— START —
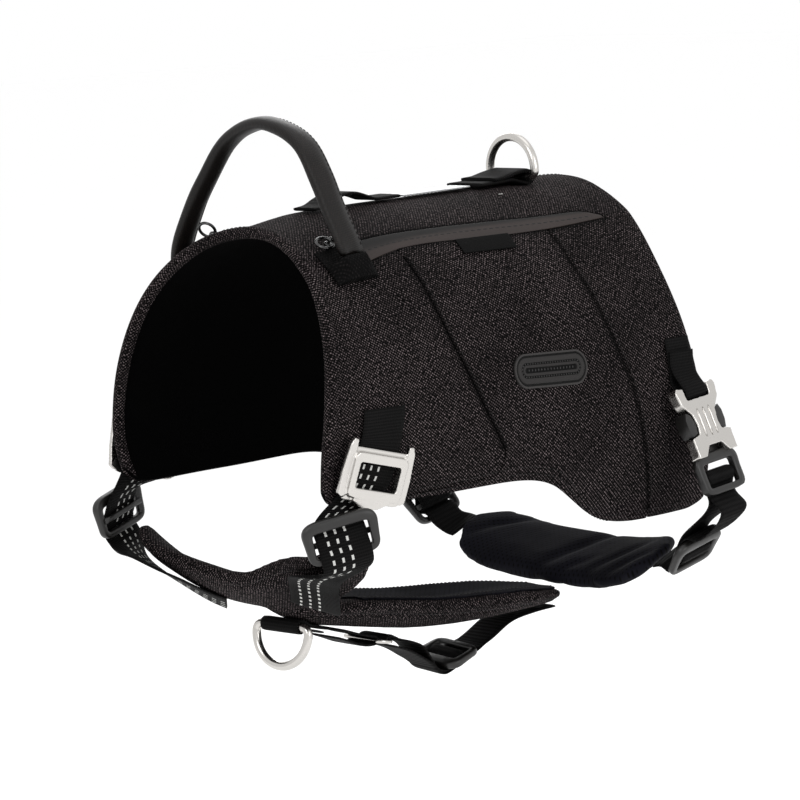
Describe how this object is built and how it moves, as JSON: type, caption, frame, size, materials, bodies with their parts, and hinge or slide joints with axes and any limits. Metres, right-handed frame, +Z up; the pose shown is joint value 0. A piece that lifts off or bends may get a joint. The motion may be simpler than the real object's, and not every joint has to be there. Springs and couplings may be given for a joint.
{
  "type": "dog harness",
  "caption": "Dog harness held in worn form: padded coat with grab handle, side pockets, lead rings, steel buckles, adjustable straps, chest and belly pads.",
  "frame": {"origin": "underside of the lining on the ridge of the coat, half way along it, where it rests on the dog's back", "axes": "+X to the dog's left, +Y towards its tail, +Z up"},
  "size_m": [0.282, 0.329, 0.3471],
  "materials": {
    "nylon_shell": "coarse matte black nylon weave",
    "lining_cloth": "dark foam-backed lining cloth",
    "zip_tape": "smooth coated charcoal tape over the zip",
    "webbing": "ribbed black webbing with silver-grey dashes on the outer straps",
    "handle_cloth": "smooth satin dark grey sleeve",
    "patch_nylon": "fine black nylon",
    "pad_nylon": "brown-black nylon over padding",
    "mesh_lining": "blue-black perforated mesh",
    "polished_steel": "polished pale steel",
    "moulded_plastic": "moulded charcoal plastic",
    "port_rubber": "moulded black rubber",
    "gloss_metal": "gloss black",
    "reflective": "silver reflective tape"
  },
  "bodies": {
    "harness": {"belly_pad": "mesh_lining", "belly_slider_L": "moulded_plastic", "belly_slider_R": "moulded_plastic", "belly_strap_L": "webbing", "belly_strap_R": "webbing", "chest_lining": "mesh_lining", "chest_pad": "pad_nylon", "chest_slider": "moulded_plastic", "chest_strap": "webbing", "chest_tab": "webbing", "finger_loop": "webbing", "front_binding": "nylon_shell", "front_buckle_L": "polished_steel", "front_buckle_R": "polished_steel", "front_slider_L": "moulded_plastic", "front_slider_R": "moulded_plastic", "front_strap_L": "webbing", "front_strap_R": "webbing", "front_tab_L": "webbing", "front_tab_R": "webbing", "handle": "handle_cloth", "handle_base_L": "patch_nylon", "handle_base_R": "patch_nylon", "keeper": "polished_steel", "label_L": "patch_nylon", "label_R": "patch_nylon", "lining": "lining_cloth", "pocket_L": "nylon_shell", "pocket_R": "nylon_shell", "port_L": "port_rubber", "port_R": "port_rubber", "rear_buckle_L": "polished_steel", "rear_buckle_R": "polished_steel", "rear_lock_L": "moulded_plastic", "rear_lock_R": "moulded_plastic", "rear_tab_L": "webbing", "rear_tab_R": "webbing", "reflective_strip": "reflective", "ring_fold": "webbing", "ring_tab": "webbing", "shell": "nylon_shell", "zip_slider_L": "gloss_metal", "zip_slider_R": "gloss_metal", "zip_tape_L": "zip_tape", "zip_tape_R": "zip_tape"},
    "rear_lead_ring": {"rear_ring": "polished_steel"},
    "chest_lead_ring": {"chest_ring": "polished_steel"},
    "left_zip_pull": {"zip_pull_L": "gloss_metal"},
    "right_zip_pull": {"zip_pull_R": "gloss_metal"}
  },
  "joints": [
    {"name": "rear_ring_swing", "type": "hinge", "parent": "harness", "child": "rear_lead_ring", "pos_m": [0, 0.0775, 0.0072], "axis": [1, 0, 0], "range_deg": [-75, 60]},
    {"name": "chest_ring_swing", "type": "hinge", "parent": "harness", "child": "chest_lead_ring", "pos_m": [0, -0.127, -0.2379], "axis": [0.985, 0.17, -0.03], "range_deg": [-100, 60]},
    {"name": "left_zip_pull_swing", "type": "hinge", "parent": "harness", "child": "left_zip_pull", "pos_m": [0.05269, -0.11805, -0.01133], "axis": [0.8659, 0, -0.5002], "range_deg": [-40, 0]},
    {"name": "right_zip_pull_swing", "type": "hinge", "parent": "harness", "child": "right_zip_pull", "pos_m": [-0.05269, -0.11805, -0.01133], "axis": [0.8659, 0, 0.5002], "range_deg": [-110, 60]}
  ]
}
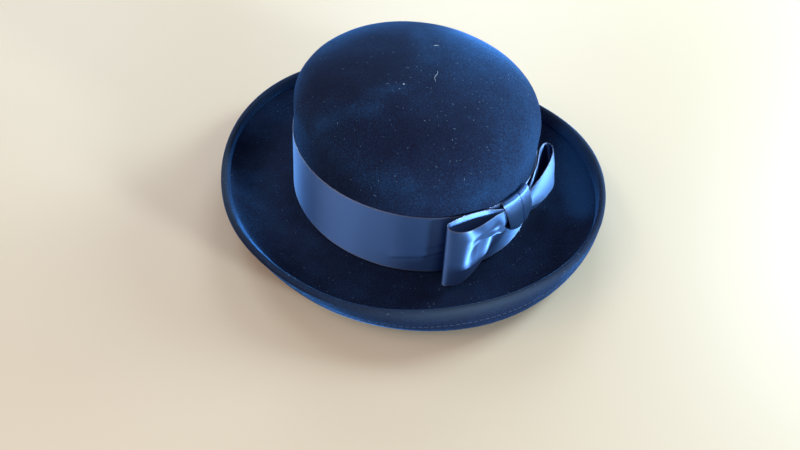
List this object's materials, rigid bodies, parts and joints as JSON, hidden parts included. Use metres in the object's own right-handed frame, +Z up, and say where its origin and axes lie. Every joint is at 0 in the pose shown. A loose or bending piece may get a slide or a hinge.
— END —
◆ PROBLEM TO SOLVE
Write the material out again in its entirety, exactly as shown.

◆ SOLVED PROBLEM
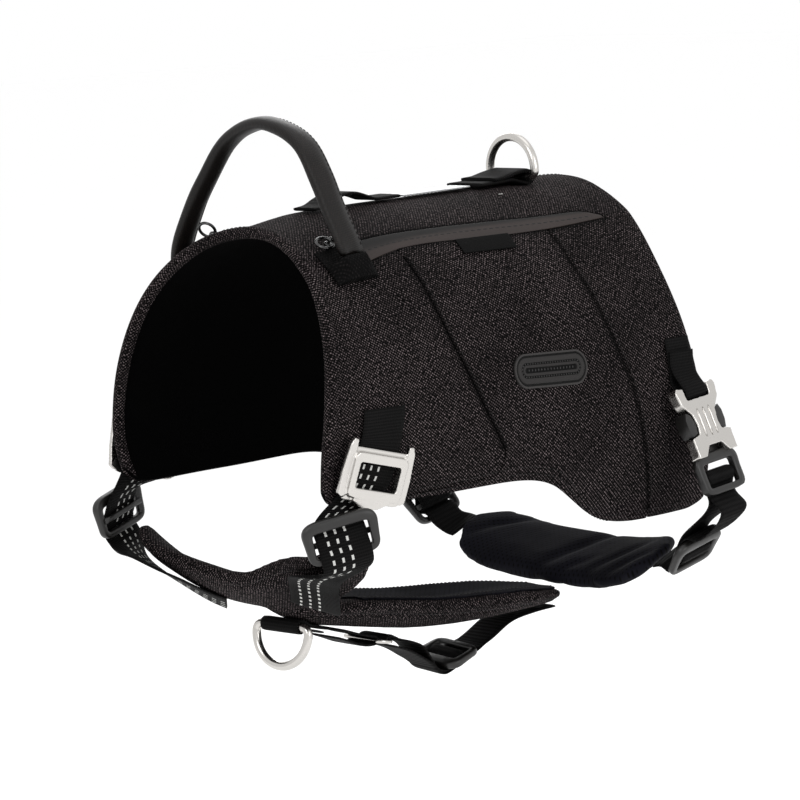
Describe how this object is built and how it moves, as JSON: type, caption, frame, size, materials, bodies with their parts, and hinge or slide joints with axes and any limits. Metres, right-handed frame, +Z up; the pose shown is joint value 0. A piece that lifts off or bends may get a joint. The motion may be simpler than the real object's, and not every joint has to be there. Springs and couplings may be given for a joint.
{
  "type": "dog harness",
  "caption": "Dog harness held in worn form: padded coat with grab handle, side pockets, lead rings, steel buckles, adjustable straps, chest and belly pads.",
  "frame": {"origin": "underside of the lining on the ridge of the coat, half way along it, where it rests on the dog's back", "axes": "+X to the dog's left, +Y towards its tail, +Z up"},
  "size_m": [0.282, 0.329, 0.3471],
  "materials": {
    "nylon_shell": "coarse matte black nylon weave",
    "lining_cloth": "dark foam-backed lining cloth",
    "zip_tape": "smooth coated charcoal tape over the zip",
    "webbing": "ribbed black webbing with silver-grey dashes on the outer straps",
    "handle_cloth": "smooth satin dark grey sleeve",
    "patch_nylon": "fine black nylon",
    "pad_nylon": "brown-black nylon over padding",
    "mesh_lining": "blue-black perforated mesh",
    "polished_steel": "polished pale steel",
    "moulded_plastic": "moulded charcoal plastic",
    "port_rubber": "moulded black rubber",
    "gloss_metal": "gloss black",
    "reflective": "silver reflective tape"
  },
  "bodies": {
    "harness": {"belly_pad": "mesh_lining", "belly_slider_L": "moulded_plastic", "belly_slider_R": "moulded_plastic", "belly_strap_L": "webbing", "belly_strap_R": "webbing", "chest_lining": "mesh_lining", "chest_pad": "pad_nylon", "chest_slider": "moulded_plastic", "chest_strap": "webbing", "chest_tab": "webbing", "finger_loop": "webbing", "front_binding": "nylon_shell", "front_buckle_L": "polished_steel", "front_buckle_R": "polished_steel", "front_slider_L": "moulded_plastic", "front_slider_R": "moulded_plastic", "front_strap_L": "webbing", "front_strap_R": "webbing", "front_tab_L": "webbing", "front_tab_R": "webbing", "handle": "handle_cloth", "handle_base_L": "patch_nylon", "handle_base_R": "patch_nylon", "keeper": "polished_steel", "label_L": "patch_nylon", "label_R": "patch_nylon", "lining": "lining_cloth", "pocket_L": "nylon_shell", "pocket_R": "nylon_shell", "port_L": "port_rubber", "port_R": "port_rubber", "rear_buckle_L": "polished_steel", "rear_buckle_R": "polished_steel", "rear_lock_L": "moulded_plastic", "rear_lock_R": "moulded_plastic", "rear_tab_L": "webbing", "rear_tab_R": "webbing", "reflective_strip": "reflective", "ring_fold": "webbing", "ring_tab": "webbing", "shell": "nylon_shell", "zip_slider_L": "gloss_metal", "zip_slider_R": "gloss_metal", "zip_tape_L": "zip_tape", "zip_tape_R": "zip_tape"},
    "rear_lead_ring": {"rear_ring": "polished_steel"},
    "chest_lead_ring": {"chest_ring": "polished_steel"},
    "left_zip_pull": {"zip_pull_L": "gloss_metal"},
    "right_zip_pull": {"zip_pull_R": "gloss_metal"}
  },
  "joints": [
    {"name": "rear_ring_swing", "type": "hinge", "parent": "harness", "child": "rear_lead_ring", "pos_m": [0, 0.0775, 0.0072], "axis": [1, 0, 0], "range_deg": [-75, 60]},
    {"name": "chest_ring_swing", "type": "hinge", "parent": "harness", "child": "chest_lead_ring", "pos_m": [0, -0.127, -0.2379], "axis": [0.985, 0.17, -0.03], "range_deg": [-100, 60]},
    {"name": "left_zip_pull_swing", "type": "hinge", "parent": "harness", "child": "left_zip_pull", "pos_m": [0.05269, -0.11805, -0.01133], "axis": [0.8659, 0, -0.5002], "range_deg": [-40, 0]},
    {"name": "right_zip_pull_swing", "type": "hinge", "parent": "harness", "child": "right_zip_pull", "pos_m": [-0.05269, -0.11805, -0.01133], "axis": [0.8659, 0, 0.5002], "range_deg": [-110, 60]}
  ]
}
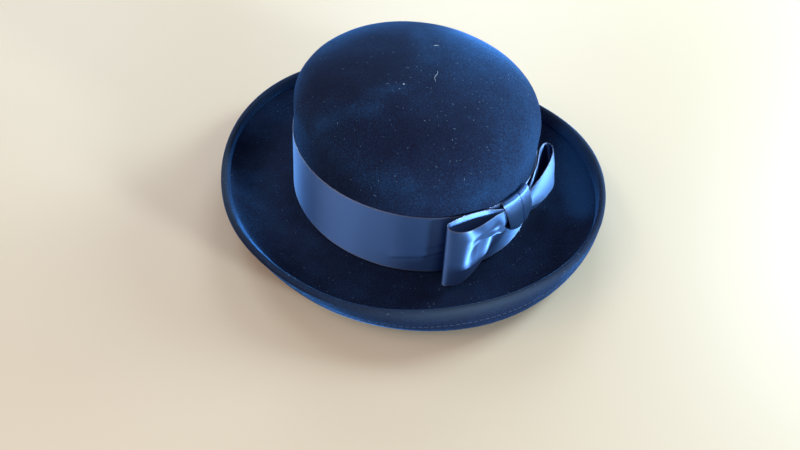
List this object's materials, rigid bodies, parts and joints as JSON, hidden parts included. Use metres in the object's own right-handed frame, +Z up, and say where its origin and axes lie. Every joint is at 0 in the pose shown. A loose or bending piece may get a slide or a hinge.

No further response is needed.